I think there's a big difference in being tolerant of some things and this just accepting that bad happens, the end. Wrong. Maybe that's the difference for we who write speculative fiction. We ask "why?" and "how did this happen, and how can we prevent it?" I have people tell me I'm very tolerant (maybe too tolerant) but so much that local people want to police is not my business. Yes, you have the right to raise your children in your religion. But if your religion takes children out of school at the end of eighth grade, then we must require you to send them to school until they graduate from high school. Because 75% of your children do not remain in your faith -- and they should not be left helpless outside your community, or a burden on the country's services. Can you tell I gently had this argument with a friend who was upset that the Amish are required to send their kids to high school?

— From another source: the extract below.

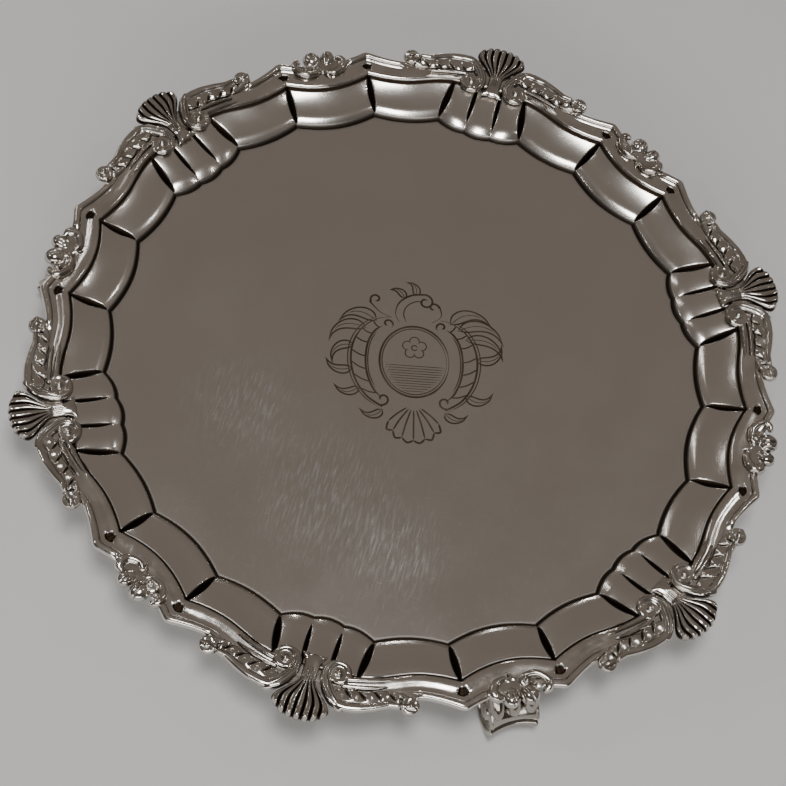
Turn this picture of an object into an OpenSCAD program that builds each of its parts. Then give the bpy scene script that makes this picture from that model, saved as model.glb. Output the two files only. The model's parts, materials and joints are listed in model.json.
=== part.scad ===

It's true that occasionally the public must draw a line. I know that many motorcycle riders feel they must be allowed the responsibility of choosing, or not, to wear helmets. I can understand this, because of course helmets are heavy and unwieldy and may give a sense of false security. But I think it's fair for the state to say: "All right, you do not have to wear a helmet. But then you must sign this paper saying that you understand you're doing this against the best advice available, that you have health insurance, and that the public does not have to spend $500,000 in three days trying to save your brain after it hits the pavement."

When Obama spoke in Pennsylvania and actually spoke about race, it was the first time in my life I felt a politician spoke as if to adults. If he can be brave enough to speak like an adult, maybe the majority of the Electoral College is ready to grow up, too.